#### The task
Print again only this span: the line with "let slab = toSolid(slabBlank());", the line with "imported = [obj", and all lines between them, exactly as given.

#### Source data
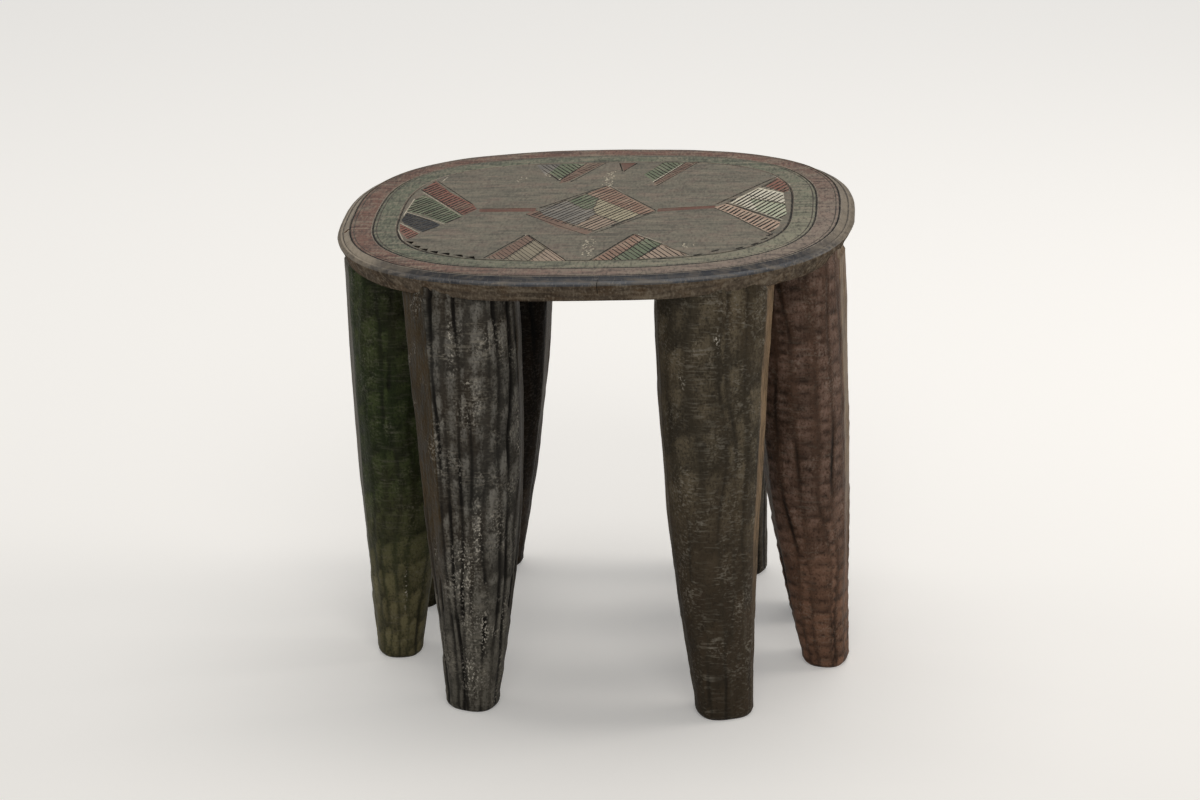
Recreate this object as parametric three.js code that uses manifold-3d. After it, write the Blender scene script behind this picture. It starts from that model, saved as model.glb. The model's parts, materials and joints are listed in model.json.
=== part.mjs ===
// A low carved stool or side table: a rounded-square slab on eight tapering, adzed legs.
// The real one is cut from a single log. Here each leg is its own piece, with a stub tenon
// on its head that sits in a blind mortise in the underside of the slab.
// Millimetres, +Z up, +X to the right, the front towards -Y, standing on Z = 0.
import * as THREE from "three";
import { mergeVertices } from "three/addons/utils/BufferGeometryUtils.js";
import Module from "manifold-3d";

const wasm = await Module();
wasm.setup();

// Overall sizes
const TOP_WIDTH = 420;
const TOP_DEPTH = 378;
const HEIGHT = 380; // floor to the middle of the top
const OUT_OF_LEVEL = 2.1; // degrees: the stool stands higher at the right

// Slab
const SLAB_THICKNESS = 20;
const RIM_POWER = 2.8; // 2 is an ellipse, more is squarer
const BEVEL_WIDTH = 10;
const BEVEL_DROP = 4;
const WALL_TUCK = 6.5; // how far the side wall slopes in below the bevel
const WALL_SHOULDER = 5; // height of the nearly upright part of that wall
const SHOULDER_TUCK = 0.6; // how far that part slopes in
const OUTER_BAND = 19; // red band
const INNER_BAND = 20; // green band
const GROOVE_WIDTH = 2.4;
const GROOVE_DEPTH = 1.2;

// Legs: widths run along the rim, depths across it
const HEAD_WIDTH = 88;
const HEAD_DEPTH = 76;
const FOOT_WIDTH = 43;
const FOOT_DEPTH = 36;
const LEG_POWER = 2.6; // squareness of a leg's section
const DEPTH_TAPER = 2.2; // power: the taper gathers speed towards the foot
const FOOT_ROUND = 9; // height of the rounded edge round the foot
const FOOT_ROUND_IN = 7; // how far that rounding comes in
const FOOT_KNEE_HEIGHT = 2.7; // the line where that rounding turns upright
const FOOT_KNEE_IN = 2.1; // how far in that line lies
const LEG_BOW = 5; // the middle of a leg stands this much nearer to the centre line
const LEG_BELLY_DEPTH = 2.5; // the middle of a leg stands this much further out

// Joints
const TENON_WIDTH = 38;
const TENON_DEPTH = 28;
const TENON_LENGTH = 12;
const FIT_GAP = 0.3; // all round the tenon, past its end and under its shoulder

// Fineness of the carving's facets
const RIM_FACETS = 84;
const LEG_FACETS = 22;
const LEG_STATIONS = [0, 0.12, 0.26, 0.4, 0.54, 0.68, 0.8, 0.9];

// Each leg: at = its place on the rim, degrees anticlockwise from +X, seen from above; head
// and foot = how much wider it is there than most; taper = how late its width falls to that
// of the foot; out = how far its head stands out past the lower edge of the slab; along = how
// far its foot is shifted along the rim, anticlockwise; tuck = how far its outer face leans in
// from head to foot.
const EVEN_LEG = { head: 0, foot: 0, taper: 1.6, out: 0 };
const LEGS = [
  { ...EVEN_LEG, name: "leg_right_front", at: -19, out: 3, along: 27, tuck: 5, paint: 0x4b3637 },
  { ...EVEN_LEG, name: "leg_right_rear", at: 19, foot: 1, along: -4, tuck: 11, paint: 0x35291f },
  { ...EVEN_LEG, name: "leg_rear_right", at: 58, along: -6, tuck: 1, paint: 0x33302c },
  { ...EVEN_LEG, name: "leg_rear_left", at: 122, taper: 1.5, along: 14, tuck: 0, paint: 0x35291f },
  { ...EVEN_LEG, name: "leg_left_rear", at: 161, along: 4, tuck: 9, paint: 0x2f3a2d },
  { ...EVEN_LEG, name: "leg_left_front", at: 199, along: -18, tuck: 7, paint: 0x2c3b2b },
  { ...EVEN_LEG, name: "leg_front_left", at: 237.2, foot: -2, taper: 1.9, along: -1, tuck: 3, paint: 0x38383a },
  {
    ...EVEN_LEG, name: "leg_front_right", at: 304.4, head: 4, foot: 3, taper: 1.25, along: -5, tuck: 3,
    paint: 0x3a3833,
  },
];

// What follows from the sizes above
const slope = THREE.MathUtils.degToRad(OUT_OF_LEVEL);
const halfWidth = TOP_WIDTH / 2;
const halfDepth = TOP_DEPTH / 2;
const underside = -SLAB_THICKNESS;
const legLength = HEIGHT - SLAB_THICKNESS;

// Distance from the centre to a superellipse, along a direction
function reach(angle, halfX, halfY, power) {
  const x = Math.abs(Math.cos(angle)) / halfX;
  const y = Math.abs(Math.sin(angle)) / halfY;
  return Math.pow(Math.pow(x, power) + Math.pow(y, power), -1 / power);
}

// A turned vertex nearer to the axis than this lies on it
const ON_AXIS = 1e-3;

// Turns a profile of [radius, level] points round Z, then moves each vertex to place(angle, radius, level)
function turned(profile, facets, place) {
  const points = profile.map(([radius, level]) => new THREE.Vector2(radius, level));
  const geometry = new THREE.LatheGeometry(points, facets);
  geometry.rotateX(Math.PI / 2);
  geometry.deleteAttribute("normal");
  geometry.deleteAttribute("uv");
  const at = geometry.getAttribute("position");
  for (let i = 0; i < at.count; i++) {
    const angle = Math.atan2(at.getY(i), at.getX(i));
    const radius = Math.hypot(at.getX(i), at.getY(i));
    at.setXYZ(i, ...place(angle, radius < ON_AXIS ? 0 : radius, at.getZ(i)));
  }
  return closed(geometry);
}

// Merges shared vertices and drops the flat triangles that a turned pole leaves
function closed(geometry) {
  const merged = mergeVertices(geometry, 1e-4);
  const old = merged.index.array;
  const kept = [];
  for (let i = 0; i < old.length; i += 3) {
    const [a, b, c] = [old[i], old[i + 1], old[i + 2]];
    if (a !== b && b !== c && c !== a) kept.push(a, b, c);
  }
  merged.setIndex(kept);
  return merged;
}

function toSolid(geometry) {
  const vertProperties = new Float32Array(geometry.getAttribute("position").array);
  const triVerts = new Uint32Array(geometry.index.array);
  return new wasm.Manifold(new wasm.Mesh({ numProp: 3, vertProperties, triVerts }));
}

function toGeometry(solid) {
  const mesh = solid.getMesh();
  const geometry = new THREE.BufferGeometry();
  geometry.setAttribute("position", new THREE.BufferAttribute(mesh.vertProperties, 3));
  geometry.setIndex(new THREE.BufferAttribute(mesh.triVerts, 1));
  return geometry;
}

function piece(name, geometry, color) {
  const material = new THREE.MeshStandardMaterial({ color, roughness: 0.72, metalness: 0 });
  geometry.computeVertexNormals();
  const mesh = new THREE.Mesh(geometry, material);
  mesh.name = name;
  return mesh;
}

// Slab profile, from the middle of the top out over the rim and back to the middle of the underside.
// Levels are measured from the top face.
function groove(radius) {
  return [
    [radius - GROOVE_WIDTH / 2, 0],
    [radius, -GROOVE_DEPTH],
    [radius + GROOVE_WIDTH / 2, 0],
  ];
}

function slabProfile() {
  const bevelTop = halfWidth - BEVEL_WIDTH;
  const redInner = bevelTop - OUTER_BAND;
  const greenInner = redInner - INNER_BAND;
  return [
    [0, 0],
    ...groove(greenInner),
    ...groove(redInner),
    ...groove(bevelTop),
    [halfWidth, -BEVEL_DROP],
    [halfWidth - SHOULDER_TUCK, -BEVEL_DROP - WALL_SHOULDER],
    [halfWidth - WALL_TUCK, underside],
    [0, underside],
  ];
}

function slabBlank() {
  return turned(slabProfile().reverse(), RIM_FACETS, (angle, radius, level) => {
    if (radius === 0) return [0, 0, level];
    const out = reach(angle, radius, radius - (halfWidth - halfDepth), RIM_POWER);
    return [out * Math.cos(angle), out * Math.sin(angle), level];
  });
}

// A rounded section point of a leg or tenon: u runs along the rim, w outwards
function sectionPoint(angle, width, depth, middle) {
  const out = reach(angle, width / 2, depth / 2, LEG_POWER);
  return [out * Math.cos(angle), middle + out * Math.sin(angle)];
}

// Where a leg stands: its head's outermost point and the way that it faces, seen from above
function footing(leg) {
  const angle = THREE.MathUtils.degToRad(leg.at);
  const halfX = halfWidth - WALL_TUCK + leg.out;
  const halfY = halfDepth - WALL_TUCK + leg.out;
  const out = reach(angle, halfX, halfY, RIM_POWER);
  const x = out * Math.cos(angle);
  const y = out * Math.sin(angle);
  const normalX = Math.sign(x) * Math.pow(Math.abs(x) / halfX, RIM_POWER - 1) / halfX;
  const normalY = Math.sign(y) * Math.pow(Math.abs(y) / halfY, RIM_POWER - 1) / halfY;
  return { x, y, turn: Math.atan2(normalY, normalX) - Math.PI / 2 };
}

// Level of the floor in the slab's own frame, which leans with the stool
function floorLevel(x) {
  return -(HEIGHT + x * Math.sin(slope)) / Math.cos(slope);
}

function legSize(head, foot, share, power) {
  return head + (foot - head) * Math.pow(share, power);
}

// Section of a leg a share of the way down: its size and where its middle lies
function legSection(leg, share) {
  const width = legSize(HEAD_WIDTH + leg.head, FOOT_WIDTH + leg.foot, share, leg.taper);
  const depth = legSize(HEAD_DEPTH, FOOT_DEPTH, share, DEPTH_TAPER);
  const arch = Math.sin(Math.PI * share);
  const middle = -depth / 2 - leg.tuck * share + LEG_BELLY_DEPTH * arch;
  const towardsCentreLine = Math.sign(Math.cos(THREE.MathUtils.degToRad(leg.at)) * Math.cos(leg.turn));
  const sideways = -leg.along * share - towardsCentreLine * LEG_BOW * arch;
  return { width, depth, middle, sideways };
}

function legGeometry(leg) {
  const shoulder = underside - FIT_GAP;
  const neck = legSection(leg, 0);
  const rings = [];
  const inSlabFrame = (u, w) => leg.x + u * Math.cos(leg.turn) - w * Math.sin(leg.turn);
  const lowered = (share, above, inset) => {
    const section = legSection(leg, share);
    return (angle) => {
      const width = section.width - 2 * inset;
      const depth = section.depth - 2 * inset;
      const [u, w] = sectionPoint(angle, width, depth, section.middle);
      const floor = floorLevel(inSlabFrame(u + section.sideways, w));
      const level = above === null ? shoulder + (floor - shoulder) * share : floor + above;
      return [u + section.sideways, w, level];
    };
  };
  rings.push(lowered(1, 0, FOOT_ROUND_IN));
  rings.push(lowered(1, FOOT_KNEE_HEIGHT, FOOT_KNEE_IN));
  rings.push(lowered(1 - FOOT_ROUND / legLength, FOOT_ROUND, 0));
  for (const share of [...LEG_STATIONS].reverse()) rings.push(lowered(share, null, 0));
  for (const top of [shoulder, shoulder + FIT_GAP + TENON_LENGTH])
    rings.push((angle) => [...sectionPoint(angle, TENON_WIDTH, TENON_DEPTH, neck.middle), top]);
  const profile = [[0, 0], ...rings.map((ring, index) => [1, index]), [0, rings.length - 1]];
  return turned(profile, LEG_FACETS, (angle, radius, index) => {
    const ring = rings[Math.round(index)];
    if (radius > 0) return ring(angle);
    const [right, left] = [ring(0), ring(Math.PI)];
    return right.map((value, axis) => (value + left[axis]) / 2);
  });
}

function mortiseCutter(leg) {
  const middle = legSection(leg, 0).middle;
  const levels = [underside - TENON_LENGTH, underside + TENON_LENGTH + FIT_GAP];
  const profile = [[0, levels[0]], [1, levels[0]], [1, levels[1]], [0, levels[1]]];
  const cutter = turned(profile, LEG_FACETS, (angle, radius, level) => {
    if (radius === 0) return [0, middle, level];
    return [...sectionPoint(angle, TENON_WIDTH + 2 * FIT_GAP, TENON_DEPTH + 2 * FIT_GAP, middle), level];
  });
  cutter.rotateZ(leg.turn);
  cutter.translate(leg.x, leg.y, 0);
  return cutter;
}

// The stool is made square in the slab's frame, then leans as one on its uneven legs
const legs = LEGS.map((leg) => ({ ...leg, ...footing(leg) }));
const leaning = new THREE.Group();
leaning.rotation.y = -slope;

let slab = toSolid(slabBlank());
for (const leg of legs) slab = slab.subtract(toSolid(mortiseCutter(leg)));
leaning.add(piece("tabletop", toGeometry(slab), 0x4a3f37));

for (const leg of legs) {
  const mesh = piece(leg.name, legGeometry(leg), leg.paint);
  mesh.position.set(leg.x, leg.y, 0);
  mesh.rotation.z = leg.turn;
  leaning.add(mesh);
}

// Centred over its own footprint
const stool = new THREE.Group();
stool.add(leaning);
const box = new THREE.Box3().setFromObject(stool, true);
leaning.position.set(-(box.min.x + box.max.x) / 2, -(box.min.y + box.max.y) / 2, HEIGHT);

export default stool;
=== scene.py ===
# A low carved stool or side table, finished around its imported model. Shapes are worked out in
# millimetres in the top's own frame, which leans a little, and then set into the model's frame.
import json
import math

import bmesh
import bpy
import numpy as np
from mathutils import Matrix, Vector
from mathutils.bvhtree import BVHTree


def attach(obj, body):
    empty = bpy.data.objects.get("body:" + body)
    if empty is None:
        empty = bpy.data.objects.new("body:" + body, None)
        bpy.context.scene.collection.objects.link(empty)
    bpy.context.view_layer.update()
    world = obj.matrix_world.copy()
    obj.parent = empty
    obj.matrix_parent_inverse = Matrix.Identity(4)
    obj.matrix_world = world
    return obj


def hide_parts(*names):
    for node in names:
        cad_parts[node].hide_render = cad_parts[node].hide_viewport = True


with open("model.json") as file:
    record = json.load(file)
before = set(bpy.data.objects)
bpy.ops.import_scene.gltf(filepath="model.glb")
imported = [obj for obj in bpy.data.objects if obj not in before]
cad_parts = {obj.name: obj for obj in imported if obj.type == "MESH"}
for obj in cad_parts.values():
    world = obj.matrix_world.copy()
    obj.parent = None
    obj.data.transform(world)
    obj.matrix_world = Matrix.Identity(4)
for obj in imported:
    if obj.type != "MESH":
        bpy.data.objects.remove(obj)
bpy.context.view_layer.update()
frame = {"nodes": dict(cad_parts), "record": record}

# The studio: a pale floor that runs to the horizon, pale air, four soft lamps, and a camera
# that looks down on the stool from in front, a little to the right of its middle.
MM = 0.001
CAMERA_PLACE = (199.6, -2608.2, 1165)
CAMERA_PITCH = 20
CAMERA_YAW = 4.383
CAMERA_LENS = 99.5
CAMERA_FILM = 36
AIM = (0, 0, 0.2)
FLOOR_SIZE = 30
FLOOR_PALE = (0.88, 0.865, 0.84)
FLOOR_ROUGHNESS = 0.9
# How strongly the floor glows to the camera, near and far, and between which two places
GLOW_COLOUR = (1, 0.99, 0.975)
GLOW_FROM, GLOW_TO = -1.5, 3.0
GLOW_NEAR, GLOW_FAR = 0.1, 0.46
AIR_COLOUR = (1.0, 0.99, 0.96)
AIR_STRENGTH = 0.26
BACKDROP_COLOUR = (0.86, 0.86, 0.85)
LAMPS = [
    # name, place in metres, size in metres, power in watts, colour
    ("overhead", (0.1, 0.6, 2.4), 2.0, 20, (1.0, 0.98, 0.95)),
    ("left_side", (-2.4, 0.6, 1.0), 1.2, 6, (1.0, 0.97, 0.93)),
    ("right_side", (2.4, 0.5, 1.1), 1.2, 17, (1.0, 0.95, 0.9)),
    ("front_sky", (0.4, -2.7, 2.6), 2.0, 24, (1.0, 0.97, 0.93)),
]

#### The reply
let slab = toSolid(slabBlank());
for (const leg of legs) slab = slab.subtract(toSolid(mortiseCutter(leg)));
leaning.add(piece("tabletop", toGeometry(slab), 0x4a3f37));

for (const leg of legs) {
  const mesh = piece(leg.name, legGeometry(leg), leg.paint);
  mesh.position.set(leg.x, leg.y, 0);
  mesh.rotation.z = leg.turn;
  leaning.add(mesh);
}

// Centred over its own footprint
const stool = new THREE.Group();
stool.add(leaning);
const box = new THREE.Box3().setFromObject(stool, true);
leaning.position.set(-(box.min.x + box.max.x) / 2, -(box.min.y + box.max.y) / 2, HEIGHT);

export default stool;
=== scene.py ===
# A low carved stool or side table, finished around its imported model. Shapes are worked out in
# millimetres in the top's own frame, which leans a little, and then set into the model's frame.
import json
import math

import bmesh
import bpy
import numpy as np
from mathutils import Matrix, Vector
from mathutils.bvhtree import BVHTree


def attach(obj, body):
    empty = bpy.data.objects.get("body:" + body)
    if empty is None:
        empty = bpy.data.objects.new("body:" + body, None)
        bpy.context.scene.collection.objects.link(empty)
    bpy.context.view_layer.update()
    world = obj.matrix_world.copy()
    obj.parent = empty
    obj.matrix_parent_inverse = Matrix.Identity(4)
    obj.matrix_world = world
    return obj


def hide_parts(*names):
    for node in names:
        cad_parts[node].hide_render = cad_parts[node].hide_viewport = True


with open("model.json") as file:
    record = json.load(file)
before = set(bpy.data.objects)
bpy.ops.import_scene.gltf(filepath="model.glb")
imported = [obj for obj in bpy.data.objects if obj not in before]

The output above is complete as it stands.